Transcribe only the lines from the line with "const crust = new" through the line with "obj.matrix_world = world", exactly, counting both of those lines as part of the stretch.

[Saved data entries]
+++

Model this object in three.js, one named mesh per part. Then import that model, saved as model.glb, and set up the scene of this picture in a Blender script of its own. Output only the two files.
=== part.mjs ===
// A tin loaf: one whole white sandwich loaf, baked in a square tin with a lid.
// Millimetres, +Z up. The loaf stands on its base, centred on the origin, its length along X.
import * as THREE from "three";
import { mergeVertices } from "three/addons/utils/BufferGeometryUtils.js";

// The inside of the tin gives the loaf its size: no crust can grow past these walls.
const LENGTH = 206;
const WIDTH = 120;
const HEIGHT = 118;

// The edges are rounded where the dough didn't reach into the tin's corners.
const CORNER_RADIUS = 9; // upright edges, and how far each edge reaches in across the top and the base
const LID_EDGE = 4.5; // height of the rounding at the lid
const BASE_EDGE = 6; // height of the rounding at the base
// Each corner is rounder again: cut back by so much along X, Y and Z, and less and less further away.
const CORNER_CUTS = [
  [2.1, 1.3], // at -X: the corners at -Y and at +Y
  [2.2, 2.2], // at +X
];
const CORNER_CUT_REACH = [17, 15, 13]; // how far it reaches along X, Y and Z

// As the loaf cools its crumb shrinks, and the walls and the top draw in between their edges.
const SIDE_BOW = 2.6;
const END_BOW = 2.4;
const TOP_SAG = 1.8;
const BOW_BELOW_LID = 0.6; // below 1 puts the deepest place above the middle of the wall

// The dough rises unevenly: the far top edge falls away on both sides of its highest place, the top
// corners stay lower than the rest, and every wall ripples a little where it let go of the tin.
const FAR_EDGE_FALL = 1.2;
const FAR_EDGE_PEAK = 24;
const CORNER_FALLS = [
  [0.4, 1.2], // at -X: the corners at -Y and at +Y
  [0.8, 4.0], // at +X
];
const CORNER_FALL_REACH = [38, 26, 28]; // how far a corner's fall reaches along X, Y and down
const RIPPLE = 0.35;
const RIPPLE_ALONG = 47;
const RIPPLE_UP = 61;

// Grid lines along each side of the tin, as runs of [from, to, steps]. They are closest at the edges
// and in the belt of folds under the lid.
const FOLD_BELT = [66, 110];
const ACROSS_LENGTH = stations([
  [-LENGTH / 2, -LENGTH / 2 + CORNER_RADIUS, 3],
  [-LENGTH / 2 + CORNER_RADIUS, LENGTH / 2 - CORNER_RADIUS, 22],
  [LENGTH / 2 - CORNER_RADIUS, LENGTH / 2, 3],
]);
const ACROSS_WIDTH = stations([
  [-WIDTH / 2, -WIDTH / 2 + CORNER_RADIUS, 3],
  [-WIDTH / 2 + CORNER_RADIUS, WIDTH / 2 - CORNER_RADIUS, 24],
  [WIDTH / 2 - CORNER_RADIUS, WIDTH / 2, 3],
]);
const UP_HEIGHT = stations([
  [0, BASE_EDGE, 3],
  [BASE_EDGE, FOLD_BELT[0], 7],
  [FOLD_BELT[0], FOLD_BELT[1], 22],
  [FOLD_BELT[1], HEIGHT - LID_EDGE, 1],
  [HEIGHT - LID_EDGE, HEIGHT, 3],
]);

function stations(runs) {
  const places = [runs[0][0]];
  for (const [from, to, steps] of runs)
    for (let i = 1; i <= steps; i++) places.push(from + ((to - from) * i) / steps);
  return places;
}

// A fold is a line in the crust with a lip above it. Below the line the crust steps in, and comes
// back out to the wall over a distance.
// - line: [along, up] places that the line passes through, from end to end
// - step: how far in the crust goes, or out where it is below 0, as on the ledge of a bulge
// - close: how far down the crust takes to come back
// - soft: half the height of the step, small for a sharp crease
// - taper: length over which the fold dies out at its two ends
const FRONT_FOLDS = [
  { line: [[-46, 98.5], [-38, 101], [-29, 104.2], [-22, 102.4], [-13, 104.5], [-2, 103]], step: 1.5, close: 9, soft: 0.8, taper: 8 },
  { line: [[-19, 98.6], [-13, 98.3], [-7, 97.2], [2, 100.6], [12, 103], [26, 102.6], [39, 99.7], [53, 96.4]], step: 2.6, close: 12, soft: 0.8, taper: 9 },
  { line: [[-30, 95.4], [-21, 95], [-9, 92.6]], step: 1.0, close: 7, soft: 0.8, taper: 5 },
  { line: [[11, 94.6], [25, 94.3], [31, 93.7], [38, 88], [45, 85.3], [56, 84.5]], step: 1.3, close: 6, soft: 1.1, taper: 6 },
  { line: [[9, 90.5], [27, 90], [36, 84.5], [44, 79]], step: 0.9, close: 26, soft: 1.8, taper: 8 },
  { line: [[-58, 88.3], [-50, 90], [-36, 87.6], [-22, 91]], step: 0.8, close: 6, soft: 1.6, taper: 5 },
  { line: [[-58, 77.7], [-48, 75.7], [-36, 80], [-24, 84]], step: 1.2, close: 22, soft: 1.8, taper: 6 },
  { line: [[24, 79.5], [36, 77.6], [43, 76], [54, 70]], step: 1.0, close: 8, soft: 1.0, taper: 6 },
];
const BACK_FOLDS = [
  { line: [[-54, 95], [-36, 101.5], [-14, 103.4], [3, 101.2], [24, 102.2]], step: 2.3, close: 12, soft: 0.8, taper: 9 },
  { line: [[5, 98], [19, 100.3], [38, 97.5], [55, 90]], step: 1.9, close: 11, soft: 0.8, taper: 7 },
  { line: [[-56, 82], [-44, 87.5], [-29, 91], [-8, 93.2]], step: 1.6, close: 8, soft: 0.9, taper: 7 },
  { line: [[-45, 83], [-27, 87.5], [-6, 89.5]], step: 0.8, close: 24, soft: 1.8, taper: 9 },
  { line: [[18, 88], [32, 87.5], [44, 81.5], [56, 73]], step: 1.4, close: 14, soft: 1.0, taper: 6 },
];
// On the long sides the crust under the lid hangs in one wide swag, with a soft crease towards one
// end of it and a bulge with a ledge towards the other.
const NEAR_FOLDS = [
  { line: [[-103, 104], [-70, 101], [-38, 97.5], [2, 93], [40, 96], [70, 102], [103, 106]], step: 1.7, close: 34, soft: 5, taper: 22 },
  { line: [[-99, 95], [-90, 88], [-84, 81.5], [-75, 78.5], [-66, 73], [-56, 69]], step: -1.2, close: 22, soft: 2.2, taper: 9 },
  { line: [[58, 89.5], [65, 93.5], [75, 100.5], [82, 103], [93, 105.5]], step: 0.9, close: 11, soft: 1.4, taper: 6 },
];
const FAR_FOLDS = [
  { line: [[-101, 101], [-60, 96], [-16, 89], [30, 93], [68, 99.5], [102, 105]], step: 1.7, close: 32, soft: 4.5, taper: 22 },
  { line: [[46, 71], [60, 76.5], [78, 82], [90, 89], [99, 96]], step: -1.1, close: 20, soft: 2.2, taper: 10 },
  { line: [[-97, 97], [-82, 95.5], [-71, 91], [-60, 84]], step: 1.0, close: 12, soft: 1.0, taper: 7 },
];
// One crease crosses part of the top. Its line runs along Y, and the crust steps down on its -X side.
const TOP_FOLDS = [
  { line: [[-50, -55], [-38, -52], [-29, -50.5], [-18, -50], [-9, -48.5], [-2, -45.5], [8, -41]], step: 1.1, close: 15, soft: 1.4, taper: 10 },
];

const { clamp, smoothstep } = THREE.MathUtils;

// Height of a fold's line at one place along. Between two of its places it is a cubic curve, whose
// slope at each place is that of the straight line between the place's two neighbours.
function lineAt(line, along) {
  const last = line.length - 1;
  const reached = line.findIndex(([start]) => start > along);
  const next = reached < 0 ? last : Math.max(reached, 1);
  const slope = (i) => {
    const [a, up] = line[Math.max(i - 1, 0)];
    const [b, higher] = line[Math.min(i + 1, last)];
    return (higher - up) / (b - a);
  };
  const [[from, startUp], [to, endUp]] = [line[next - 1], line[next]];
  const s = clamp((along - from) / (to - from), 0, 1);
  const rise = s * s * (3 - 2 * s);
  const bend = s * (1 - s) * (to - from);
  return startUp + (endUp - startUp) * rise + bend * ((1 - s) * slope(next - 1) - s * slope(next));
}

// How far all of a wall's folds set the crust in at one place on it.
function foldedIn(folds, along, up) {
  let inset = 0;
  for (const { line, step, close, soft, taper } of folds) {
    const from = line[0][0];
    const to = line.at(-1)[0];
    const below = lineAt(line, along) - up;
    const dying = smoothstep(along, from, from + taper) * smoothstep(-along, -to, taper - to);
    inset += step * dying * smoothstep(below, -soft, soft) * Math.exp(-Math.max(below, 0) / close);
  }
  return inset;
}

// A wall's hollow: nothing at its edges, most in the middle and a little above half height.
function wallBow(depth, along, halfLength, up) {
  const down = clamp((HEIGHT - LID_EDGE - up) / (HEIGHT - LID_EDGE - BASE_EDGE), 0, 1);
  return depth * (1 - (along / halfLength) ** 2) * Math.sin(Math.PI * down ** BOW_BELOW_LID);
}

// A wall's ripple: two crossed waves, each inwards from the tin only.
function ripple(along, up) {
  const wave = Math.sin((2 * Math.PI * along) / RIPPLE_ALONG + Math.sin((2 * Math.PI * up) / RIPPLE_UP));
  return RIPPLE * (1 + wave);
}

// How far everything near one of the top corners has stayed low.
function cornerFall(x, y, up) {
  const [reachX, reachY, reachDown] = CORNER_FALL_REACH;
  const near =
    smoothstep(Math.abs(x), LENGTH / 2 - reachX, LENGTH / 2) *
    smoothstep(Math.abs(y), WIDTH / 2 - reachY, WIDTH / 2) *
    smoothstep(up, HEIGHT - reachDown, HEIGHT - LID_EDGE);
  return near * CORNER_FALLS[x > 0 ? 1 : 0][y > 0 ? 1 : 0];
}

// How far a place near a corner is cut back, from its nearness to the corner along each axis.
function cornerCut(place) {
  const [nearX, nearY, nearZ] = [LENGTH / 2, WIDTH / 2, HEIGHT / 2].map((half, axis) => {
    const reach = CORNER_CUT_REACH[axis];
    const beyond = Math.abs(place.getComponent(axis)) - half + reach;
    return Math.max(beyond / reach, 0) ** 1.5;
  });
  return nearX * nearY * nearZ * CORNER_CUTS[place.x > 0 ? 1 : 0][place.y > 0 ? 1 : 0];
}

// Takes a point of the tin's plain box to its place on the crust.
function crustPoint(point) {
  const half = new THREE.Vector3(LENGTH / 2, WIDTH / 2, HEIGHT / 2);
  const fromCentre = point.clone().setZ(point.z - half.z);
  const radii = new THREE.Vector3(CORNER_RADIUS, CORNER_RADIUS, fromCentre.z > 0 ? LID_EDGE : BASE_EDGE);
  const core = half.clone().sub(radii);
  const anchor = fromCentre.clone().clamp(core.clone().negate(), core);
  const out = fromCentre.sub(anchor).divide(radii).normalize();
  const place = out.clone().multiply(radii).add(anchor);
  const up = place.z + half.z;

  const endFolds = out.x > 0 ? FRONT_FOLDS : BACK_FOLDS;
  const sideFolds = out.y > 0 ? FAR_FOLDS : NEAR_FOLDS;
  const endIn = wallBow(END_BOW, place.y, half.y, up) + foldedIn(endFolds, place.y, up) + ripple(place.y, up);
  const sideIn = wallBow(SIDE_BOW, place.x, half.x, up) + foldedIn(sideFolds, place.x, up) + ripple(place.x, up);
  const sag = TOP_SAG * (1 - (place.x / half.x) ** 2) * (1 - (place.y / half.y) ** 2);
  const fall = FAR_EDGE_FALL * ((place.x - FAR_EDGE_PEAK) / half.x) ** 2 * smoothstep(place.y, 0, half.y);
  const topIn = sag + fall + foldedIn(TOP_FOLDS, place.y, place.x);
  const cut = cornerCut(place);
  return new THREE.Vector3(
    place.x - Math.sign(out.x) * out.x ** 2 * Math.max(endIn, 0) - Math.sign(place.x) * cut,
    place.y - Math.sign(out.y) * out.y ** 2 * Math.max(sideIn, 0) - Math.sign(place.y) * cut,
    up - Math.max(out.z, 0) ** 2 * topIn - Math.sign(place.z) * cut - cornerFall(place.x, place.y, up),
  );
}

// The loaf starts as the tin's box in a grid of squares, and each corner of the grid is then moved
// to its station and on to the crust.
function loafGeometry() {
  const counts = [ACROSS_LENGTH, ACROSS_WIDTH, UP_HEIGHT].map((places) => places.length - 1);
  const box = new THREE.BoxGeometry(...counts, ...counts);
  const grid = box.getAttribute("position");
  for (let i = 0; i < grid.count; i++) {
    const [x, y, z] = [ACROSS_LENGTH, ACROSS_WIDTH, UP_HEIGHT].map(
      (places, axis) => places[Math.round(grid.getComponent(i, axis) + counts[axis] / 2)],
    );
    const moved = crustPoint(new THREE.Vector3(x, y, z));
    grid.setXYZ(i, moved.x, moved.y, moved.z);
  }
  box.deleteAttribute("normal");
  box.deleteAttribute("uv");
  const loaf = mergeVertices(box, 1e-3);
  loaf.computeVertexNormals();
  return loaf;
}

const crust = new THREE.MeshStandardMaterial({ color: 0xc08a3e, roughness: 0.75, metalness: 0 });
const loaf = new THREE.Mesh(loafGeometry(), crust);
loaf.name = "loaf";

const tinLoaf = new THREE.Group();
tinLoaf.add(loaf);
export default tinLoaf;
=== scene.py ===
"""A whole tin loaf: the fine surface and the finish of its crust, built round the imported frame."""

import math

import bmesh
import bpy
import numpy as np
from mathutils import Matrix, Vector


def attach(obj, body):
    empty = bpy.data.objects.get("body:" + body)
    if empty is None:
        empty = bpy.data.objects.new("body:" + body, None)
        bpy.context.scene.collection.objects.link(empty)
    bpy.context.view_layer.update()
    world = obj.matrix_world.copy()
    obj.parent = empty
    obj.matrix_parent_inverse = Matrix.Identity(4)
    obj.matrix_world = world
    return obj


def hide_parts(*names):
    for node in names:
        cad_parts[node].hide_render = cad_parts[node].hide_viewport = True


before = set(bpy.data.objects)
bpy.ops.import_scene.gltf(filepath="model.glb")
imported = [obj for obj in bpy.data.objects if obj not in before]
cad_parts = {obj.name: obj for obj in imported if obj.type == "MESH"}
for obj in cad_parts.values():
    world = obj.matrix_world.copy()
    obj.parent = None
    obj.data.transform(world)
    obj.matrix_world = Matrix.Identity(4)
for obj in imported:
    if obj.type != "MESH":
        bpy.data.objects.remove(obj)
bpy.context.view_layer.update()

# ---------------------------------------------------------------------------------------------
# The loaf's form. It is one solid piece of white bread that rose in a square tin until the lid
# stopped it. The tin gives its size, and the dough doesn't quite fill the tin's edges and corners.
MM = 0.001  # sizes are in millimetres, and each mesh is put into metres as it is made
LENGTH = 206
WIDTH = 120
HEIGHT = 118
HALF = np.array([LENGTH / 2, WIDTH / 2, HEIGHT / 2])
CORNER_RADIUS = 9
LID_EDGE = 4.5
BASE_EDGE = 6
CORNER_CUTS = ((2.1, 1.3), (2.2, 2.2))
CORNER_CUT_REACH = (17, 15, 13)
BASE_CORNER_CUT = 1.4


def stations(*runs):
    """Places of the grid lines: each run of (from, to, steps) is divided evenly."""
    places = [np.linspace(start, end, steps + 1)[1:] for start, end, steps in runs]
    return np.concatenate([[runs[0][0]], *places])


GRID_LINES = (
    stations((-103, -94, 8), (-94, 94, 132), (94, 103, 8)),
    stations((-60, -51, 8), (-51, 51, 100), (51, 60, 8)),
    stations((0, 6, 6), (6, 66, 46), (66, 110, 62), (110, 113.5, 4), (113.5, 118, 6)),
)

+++

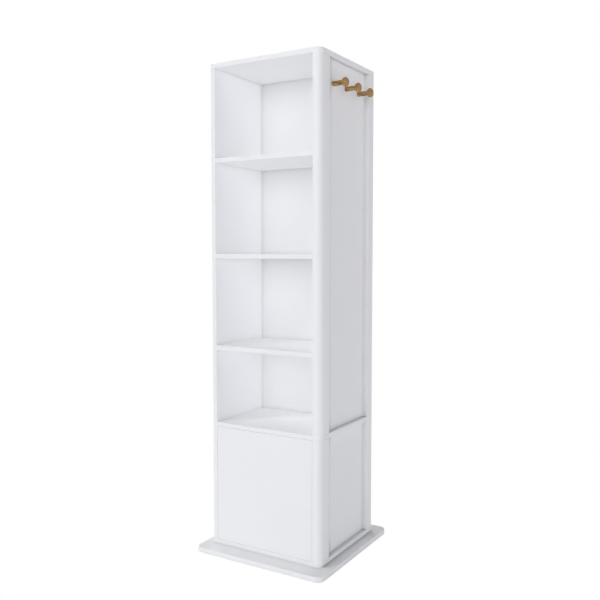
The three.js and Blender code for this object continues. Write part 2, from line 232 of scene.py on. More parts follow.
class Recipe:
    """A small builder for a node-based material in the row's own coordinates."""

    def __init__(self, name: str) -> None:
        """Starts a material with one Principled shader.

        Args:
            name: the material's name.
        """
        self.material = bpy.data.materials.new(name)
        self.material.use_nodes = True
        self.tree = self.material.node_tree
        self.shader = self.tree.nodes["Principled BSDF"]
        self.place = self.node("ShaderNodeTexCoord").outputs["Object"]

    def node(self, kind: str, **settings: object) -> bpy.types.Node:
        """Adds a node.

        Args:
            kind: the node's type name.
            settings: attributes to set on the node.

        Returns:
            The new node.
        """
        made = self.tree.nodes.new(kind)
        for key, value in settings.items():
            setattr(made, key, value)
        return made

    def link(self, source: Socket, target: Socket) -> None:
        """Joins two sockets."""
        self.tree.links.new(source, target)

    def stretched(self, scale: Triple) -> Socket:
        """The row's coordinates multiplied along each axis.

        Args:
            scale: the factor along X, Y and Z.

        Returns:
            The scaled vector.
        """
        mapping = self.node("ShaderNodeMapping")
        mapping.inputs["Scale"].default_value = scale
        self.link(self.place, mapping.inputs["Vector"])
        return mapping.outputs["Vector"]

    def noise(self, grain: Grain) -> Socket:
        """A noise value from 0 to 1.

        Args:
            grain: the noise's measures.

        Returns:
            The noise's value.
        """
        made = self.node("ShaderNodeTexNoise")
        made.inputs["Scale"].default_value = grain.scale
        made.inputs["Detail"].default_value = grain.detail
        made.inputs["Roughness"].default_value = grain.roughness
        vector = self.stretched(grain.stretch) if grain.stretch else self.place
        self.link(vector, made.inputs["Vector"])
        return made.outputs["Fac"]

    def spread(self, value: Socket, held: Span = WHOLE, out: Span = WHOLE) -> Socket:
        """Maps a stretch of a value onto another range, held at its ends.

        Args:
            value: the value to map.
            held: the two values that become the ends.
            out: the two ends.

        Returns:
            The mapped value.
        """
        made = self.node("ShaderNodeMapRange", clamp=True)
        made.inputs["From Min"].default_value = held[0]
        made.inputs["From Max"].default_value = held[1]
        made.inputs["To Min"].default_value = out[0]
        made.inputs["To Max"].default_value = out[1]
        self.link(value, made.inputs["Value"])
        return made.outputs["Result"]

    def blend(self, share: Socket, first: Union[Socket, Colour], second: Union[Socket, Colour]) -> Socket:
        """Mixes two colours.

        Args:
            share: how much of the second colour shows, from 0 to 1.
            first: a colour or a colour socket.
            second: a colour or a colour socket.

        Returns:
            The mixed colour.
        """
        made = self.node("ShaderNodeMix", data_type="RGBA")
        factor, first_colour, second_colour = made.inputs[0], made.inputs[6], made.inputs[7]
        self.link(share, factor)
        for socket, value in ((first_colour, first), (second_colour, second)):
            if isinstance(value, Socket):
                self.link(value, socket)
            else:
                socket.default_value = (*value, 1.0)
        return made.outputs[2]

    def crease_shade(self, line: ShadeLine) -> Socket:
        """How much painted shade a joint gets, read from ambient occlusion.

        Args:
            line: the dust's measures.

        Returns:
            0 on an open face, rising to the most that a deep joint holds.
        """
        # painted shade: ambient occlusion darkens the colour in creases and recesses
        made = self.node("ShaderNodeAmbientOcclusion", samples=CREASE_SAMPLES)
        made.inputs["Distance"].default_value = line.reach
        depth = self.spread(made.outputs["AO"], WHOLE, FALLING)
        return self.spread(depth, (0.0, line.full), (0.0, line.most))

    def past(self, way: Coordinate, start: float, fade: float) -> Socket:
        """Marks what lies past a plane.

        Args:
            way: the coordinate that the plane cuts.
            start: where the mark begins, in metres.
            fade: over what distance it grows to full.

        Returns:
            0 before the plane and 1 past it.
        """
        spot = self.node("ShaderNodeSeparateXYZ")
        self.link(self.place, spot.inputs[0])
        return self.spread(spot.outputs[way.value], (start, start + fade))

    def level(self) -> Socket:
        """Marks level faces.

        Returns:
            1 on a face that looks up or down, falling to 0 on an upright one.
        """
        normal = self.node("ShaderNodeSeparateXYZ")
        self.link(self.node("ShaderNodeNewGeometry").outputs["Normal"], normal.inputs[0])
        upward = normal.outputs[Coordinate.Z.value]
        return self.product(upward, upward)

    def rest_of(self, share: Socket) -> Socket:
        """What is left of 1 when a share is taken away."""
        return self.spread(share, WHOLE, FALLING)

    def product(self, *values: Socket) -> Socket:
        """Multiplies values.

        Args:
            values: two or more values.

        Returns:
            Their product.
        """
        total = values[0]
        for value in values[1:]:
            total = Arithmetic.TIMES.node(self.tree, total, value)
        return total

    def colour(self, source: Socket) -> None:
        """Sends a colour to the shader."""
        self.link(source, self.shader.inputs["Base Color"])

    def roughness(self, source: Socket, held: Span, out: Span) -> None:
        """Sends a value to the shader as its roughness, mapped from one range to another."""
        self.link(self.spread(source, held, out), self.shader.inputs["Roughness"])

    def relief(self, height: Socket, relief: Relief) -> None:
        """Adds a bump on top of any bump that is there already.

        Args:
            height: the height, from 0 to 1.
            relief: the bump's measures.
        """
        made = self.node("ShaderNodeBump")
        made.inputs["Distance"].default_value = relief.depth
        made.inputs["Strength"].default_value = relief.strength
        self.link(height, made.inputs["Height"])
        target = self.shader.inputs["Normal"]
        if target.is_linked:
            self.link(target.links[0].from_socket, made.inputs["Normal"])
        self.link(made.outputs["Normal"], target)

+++

Answer for the task ▸
const crust = new THREE.MeshStandardMaterial({ color: 0xc08a3e, roughness: 0.75, metalness: 0 });
const loaf = new THREE.Mesh(loafGeometry(), crust);
loaf.name = "loaf";

const tinLoaf = new THREE.Group();
tinLoaf.add(loaf);
export default tinLoaf;
=== scene.py ===
"""A whole tin loaf: the fine surface and the finish of its crust, built round the imported frame."""

import math

import bmesh
import bpy
import numpy as np
from mathutils import Matrix, Vector


def attach(obj, body):
    empty = bpy.data.objects.get("body:" + body)
    if empty is None:
        empty = bpy.data.objects.new("body:" + body, None)
        bpy.context.scene.collection.objects.link(empty)
    bpy.context.view_layer.update()
    world = obj.matrix_world.copy()
    obj.parent = empty
    obj.matrix_parent_inverse = Matrix.Identity(4)
    obj.matrix_world = world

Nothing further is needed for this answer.